Santorum’s Weird Obsession With Your Sex Life »« Badass Quote of the Day

Prop 8 Backers File for En Banc Rehearing

The group defending California’s Prop 8 in court have filed a request for an en banc rehearing with the 9th Circuit Court of Appeals. Some legal experts thought that was unlikely, that they would appeal directly to the Supreme Court instead. It is rare that an en banc rehearing is granted, but no more rare than the Supreme Court agreeing to hear a case. Here’s an amusing line from the article:

The 2-1 decision found: “Although the Constitution permits communities to enact most laws they believe to be desirable, it requires that there be at least a legitimate reason for the passage of a law that treats different classes of people differently. There was no such reason [for Proposition 8].”

Lead counsel Charles J. Cooper, with the Cooper & Kirk law firm, said, “The idea that Californians – of all people – sought to ‘send a message that gays and lesbians are of lesser worth,’ as the two-judge decision claims, is simply absurd. Voters from all walks of life, political parties, races, and creeds supported Proposition 8.”

And we got both kinds of music here, country and western.

Comments

  1. Chiroptera says

    Lead counsel Charles J. Cooper, with the Cooper & Kirk law firm, said, “The idea that Californians – of all people – sought to ‘send a message that gays and lesbians are of lesser worth,’ as the two-judge decision claims, is simply absurd.

    Huh. That message is what I got from the pro-8 side. I think a plain reading of the justifications by the pro-8 side will lead one to the conclusion that this is exactly the message they want to send.

  2. dingojack says

    My message to lesbians and gays in California: if they don’t want you, move to somewhere that does.
    I’m sure the multi-million dollar entertainment industry focused in Hollywood could survive the mass movement away, right?
    Dingo
    —–
    Before Hollywood, the centre of movie-making was NY

  3. says

    “The idea that Californians – of all people – sought to ‘send a message that gays and lesbians are of lesser worth,’ as the two-judge decision claims, is simply absurd. Voters from all walks of life, political parties, races, and creeds supported Proposition 8.”

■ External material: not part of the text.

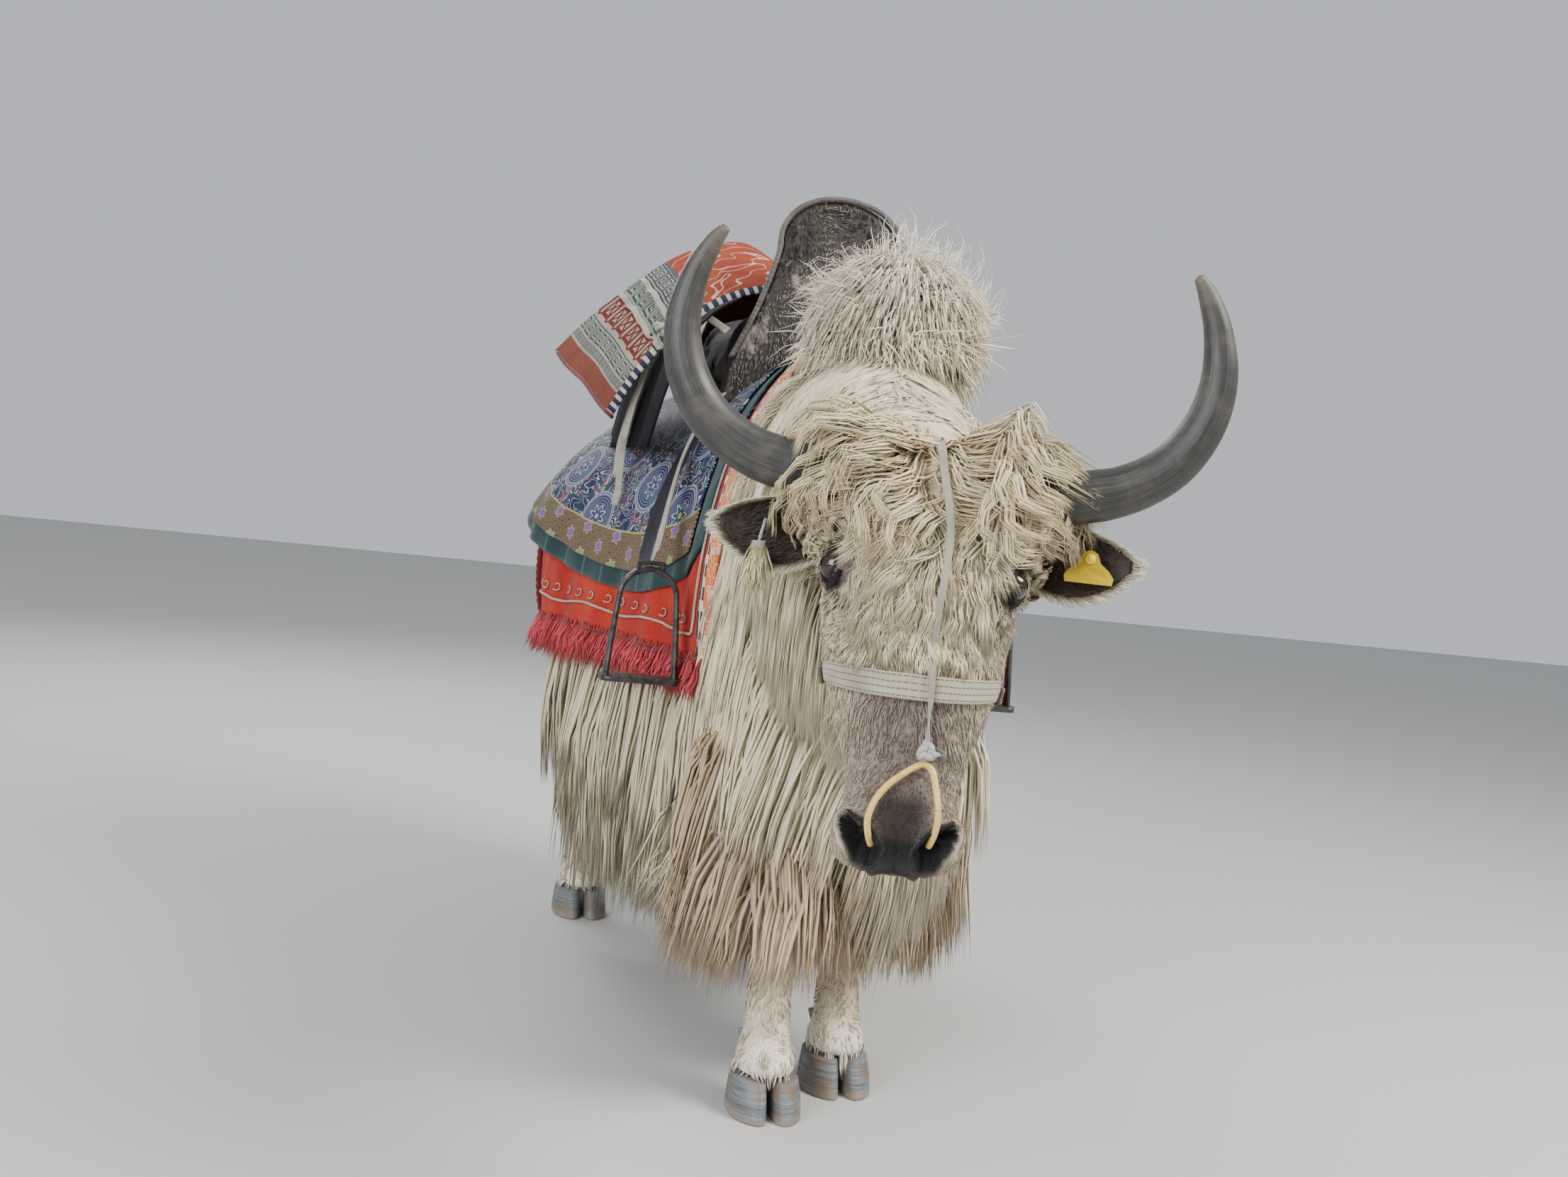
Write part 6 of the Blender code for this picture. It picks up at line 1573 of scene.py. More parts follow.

    Is this attorney familiar with the phrase “non sequitur”? I thought being familiar with logical fallacies was part of the education for being an attorney, or at least that’s the impression I got from the attorney who lives next door. That the people who supported Prop 8 come from different demographic groups is not in any way make absurd the claim that by supporting that bill they send that message. I hope they continue to argue this poorly moving forward.

  4. frankb says

    Lead counsel Cooper is doing one of those spin doctor things, telling us to draw the diametrically opposite conclusion from a set of facts or statements. When there is no real justification for Prop 8, what else can he do to earn his fee.

  5. The Lorax says

    I’m sure they can’t be terribly bright to continue this, but one has to assume that they aren’t entirely stupid. Everyone thought they would appeal directly to the Supreme Court, and here they’re asking for en banc; does this mean they think they have a better chance here than the Supreme Court? Is that thinking based on evidence? This could still turn out badly, even though the wording was so direct and obvious.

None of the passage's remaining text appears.